━━ Records for the exercise ━━
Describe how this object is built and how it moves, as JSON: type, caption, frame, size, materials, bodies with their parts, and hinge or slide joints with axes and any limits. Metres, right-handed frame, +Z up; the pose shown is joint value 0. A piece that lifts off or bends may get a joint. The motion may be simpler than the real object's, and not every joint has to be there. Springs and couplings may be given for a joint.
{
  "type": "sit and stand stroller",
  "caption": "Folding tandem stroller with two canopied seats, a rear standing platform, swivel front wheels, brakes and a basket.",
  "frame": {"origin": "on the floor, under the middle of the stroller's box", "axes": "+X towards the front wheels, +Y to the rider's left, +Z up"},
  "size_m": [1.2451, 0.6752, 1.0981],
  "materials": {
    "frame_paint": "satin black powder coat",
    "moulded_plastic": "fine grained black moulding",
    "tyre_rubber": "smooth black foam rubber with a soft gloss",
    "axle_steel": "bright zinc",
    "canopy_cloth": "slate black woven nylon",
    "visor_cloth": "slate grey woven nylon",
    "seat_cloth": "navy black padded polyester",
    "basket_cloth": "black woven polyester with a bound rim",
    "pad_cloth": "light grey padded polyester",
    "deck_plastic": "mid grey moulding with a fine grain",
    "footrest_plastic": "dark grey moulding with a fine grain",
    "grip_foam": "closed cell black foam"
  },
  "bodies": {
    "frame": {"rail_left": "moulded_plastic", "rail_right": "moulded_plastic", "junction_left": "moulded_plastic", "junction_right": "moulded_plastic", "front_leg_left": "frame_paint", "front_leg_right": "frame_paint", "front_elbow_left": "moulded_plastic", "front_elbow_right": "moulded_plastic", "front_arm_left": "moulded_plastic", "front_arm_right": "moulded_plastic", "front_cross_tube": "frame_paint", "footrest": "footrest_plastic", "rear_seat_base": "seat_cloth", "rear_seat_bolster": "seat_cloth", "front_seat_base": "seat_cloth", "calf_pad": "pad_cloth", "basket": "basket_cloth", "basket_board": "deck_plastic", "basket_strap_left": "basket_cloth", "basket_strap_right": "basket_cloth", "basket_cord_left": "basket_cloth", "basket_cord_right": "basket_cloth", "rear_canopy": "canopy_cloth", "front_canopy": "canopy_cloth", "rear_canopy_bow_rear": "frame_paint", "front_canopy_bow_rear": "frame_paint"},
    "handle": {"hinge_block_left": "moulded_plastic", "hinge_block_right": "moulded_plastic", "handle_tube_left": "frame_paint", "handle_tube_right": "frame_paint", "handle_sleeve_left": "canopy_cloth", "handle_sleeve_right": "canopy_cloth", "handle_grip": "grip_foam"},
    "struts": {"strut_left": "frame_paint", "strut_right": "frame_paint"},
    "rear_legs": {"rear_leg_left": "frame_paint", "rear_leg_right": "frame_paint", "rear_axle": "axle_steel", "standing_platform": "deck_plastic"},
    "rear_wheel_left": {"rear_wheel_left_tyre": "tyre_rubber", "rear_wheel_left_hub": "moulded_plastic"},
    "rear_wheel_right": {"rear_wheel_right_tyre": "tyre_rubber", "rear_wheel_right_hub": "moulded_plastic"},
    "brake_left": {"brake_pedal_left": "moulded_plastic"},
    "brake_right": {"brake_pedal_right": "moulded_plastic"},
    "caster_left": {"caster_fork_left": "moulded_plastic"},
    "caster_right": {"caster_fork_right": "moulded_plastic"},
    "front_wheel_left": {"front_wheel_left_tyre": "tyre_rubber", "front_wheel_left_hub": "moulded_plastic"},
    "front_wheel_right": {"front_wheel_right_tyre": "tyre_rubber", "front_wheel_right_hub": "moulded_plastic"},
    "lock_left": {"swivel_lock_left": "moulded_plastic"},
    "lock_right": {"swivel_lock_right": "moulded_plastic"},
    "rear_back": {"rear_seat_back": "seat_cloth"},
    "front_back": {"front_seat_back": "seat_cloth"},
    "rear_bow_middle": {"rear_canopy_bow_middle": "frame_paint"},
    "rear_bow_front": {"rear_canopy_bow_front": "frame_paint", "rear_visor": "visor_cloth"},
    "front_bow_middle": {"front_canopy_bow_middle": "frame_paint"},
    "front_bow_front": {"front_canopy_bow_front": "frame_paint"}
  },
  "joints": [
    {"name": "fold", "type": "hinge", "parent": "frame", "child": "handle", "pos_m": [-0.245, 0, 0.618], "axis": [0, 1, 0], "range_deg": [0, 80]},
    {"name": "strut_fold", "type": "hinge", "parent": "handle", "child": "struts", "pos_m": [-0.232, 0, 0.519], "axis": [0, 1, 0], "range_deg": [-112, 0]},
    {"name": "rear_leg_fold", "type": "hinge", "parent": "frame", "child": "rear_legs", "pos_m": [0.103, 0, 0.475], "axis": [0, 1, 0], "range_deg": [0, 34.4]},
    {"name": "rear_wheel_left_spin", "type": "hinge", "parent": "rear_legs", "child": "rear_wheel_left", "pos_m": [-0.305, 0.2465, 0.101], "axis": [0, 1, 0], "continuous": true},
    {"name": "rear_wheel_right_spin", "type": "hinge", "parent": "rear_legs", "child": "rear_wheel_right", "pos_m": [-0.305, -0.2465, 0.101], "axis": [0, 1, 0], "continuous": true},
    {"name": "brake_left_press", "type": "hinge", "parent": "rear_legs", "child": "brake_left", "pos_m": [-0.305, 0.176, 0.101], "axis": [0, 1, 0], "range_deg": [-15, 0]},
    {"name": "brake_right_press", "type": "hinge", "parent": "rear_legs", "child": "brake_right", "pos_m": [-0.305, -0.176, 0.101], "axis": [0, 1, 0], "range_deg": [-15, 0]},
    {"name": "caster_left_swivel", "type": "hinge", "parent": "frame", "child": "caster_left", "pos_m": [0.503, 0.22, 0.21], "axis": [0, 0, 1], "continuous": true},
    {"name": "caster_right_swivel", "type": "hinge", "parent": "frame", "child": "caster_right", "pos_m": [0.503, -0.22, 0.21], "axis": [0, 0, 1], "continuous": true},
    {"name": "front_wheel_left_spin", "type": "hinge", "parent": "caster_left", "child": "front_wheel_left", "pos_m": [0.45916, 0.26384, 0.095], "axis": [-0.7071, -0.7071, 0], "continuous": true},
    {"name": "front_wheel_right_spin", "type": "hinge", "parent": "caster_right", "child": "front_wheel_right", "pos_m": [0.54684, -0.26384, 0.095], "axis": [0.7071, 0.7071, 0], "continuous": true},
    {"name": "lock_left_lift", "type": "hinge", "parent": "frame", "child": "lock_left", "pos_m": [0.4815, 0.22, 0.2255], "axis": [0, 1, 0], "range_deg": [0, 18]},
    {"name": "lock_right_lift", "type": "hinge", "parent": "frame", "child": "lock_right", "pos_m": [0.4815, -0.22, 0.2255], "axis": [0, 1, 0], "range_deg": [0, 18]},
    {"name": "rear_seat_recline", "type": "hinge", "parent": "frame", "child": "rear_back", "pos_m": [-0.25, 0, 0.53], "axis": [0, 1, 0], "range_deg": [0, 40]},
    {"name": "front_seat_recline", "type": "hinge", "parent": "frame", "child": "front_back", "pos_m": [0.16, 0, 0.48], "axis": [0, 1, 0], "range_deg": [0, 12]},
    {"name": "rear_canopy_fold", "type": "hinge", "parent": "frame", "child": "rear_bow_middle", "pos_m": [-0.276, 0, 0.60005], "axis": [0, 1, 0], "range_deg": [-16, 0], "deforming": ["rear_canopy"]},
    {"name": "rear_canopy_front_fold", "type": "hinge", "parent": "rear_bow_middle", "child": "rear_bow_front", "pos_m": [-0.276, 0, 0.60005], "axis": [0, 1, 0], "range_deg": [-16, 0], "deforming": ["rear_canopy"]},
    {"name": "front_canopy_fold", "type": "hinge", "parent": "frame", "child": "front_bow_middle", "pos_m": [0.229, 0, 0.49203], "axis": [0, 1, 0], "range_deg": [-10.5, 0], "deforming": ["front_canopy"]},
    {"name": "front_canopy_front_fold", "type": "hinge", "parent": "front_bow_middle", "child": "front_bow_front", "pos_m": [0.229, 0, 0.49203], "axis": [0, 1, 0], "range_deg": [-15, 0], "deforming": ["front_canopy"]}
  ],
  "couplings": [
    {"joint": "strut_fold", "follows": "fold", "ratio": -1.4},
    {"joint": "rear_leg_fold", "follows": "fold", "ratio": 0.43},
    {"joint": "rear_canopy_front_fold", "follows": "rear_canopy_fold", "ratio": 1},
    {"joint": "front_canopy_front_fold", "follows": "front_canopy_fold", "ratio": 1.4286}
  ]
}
━━━
━━ Records for the exercise ━━
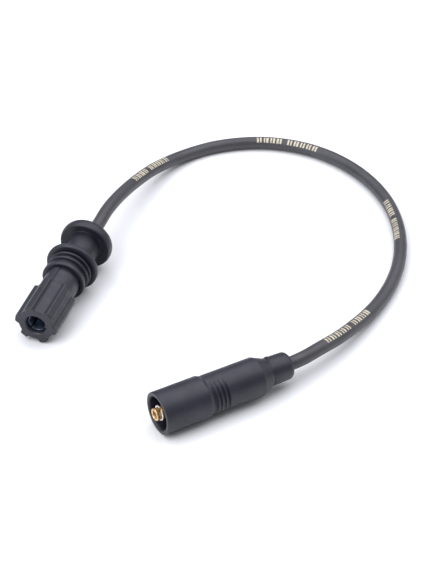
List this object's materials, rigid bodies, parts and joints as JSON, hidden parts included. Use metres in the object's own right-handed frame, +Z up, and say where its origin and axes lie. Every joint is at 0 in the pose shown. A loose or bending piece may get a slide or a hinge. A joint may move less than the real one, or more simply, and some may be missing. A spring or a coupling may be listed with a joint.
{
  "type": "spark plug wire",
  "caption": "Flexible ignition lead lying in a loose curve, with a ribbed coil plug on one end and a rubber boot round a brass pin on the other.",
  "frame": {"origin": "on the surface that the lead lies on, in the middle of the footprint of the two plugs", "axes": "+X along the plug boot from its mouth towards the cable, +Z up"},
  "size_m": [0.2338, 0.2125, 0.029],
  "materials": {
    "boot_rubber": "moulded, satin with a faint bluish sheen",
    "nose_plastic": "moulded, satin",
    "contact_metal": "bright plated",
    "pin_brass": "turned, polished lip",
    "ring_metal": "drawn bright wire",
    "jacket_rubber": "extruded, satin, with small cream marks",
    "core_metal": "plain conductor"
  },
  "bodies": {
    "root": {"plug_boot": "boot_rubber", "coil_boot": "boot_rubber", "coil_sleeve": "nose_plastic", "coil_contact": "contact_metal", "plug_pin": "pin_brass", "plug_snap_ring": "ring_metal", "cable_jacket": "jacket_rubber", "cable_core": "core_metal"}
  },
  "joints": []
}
━━━
▸ Problem to solve: Filter the entries above down to the lines containing the word "caption".

▸ Exercise solution:
Describe how this object is built and how it moves, as JSON: type, caption, frame, size, materials, bodies with their parts, and hinge or slide joints with axes and any limits. Metres, right-handed frame, +Z up; the pose shown is joint value 0. A piece that lifts off or bends may get a joint. The motion may be simpler than the real object's, and not every joint has to be there. Springs and couplings may be given for a joint.
  "caption": "Folding tandem stroller with two canopied seats, a rear standing platform, swivel front wheels, brakes and a basket.",
  "caption": "Flexible ignition lead lying in a loose curve, with a ribbed coil plug on one end and a rubber boot round a brass pin on the other.",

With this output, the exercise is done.